===== Extracted material =====

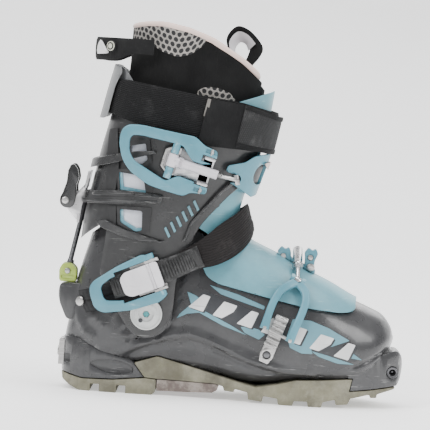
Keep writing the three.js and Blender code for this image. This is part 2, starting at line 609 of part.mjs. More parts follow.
// Power strap
const powerOutline = [[-118.5, 273], [-104, 272.5], [-41.4, 263.4], [-6.1, 259.4], [40, 248], [40, 214],
  [24.9, 216.5], [-4, 219], [-30.7, 220.5], [-122.4, 243]];
add("power_strap", look.strap, cuffSkin(4, 1).intersect(sideCut(powerOutline, -90, 90)));
const patchOutline = [[-3, 222.5], [-6, 226], [-10, 254], [-6, 258], [36, 247.5], [36, 216], [22, 217.5]];
add("power_strap_patch", look.strap, cuffSkin(7, 4 + gap).intersect(sideCut(patchOutline, -90, 6)));

// Cuff buckle: catch, base, lever, link
const cuffHinge = { x: -33.5, z: 198.5, y: -62.4, axis: [0.257, 0, 0.967] };
const catchOutline = [[-19, 188.5], [-10, 183.5], [0, 176.5], [40, 168], [40, 212], [8.7, 210.7],
  [-6, 207.5], [-14.7, 203.7], [-16, 199], [-6, 196.6], [-3, 192.5], [-6, 189.6], [-17, 192.2]];
function cuffCatch() {
  const skin = cuffSkin(6, 0.6).intersect(sideCut(catchOutline, -90, 8))
    .subtract(aroundPivot(shinReach, 100));
  const hole = new THREE.Shape().absellipse(12.5, 195.5, 5.5, 10, 0, Math.PI * 2, false, -0.35);
  return skin.subtract(sideCut(hole, -90, 0));
}
add("cuff_catch", look.blue, cuffCatch());

const along = (hinge, distance, across = 0, y = hinge.y) => {
  const [ax, , az] = hinge.axis;
  return [hinge.x - az * distance + ax * across, y, hinge.z + ax * distance + az * across];
};
function hingedPlate(hinge, corners, fromY, toY) {
  return sideCut(corners.map(([d, c]) => { const [x, , z] = along(hinge, d, c); return [x, z]; }), fromY,
    toY);
}
function cuffBase() {
  const plate = hingedPlate(cuffHinge, [[-4, -13], [-4, 13], [30, 12.5], [38, 9], [40, 0], [38, -9],
    [30, -12.5]], -57.2, -55.2);
  const ears = [-1, 1].map((s) => hingedPlate(cuffHinge, [[-4.5, s * 9.8], [-4.5, s * 12.6],
    [5, s * 12.6], [5, s * 9.8]], -65.2, -55.2));
  const studs = [-1, 1].map((s) => rod(along(cuffHinge, 0, s * 11), along(cuffHinge, 0, s * 18.6), 1.6,
    12));
  return [...ears, ...studs].reduce((sum, e) => sum.add(e), plate)
    .subtract(rod(along(cuffHinge, 28, 0, -70), along(cuffHinge, 28, 0, -50), 3, 12));
}
add("cuff_buckle_base", look.alloy, cuffBase());
add("cuff_buckle_rivet", look.steel, rod(along(cuffHinge, 28, 0, -58.1), along(cuffHinge, 28, 0, -57.5),
  5, 20).add(rod(along(cuffHinge, 28, 0, -58), along(cuffHinge, 28, 0, -54.6), 2.6, 12)));

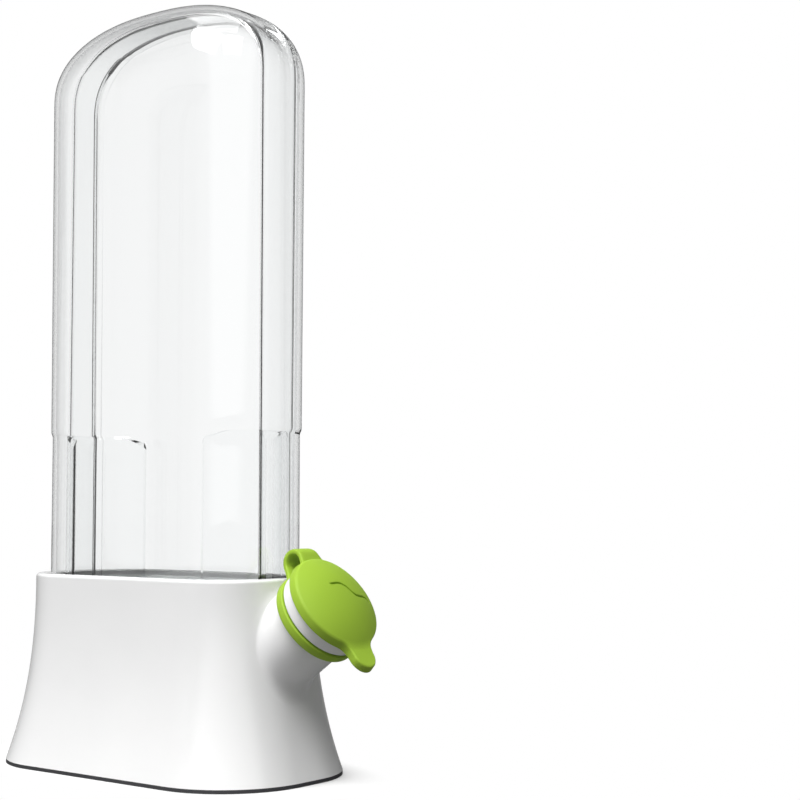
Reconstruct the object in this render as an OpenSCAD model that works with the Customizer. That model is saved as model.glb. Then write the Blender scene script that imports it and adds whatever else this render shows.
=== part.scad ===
// Herb keeper: a flared base with a slanted filling spout, a water well,
// a lift-out herb tray and a clear pod of two nested half shells.
// Millimetres. +Z is up, the front faces -Y and the spout points to +X.
// The origin is the centre of the footprint, on the surface it stands on.

/* [Base] */
// Height of the rim above the surface
rim_h = 73; // [66:1:90]
// Width of the rim's land beside the pod, at each end
land_w = 5.8; // [5:0.1:9]
// Width of the land in front of the pod and behind it
land_d = 4.95; // [4.5:0.05:8]
// How much larger the rim's upright corners are than the pod's
land_r = 4.7; // [3:0.1:6]
// How far the skirt runs out past the rim at each end
flare_w = 10.6; // [4:0.2:16]
// How far the skirt runs out past the rim, front and back
flare_d = 9.6; // [4:0.2:16]
// How late the skirt sweeps out: 1 is a straight cone
flare_power = 2.4; // [1.2:0.1:4]
// Wall of the skirt
base_wall = 2.2; // [1.6:0.1:3]
// Rounding of the rim's outer edge
rim_round = 1.2; // [0.6:0.1:1.8]

/* [Foot] */
// Thickness of the rubber pad under the base
foot_h = 1.4; // [1:0.1:3]
// How far the pad is set in from the skirt's lower edge
foot_inset = 0.5; // [0:0.1:2]
// Thickness of the plate that closes the base
plate_h = 2; // [1.5:0.1:3]

/* [Pod] */
// Width of the clear pod where it enters the rim
pod_w = 109.4; // [106:0.2:114]
// Depth of the clear pod
pod_d = 50.6; // [48:0.2:54]
// Radius of the pod's upright corners
pod_r = 21.6; // [18:0.2:23]
// Height at which the pod's arched top springs from its sides
spring_z = 258.6; // [200:0.2:300]
// Rise of the arched top
arch_h = 33.4; // [28:0.2:50]
// Squareness of the arch: 2 is an ellipse
arch_power = 2.45; // [2:0.05:3.2]
// Height of the small step that makes the pod narrower at its foot
step_z = 127; // [110:1:150]
// Size of that step on each side
step_in = 0.9; // [0.4:0.1:1.4]
// Extra half width that the sides gain above the step
pod_draft = 0.9; // [0:0.1:2]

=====

_Goal_
From the records above, quote only the lines running from the line with "Reconstruct the object" to the line with "it stands on.", both lines included.

_Result below_
Reconstruct the object in this render as an OpenSCAD model that works with the Customizer. That model is saved as model.glb. Then write the Blender scene script that imports it and adds whatever else this render shows.
=== part.scad ===
// Herb keeper: a flared base with a slanted filling spout, a water well,
// a lift-out herb tray and a clear pod of two nested half shells.
// Millimetres. +Z is up, the front faces -Y and the spout points to +X.
// The origin is the centre of the footprint, on the surface it stands on.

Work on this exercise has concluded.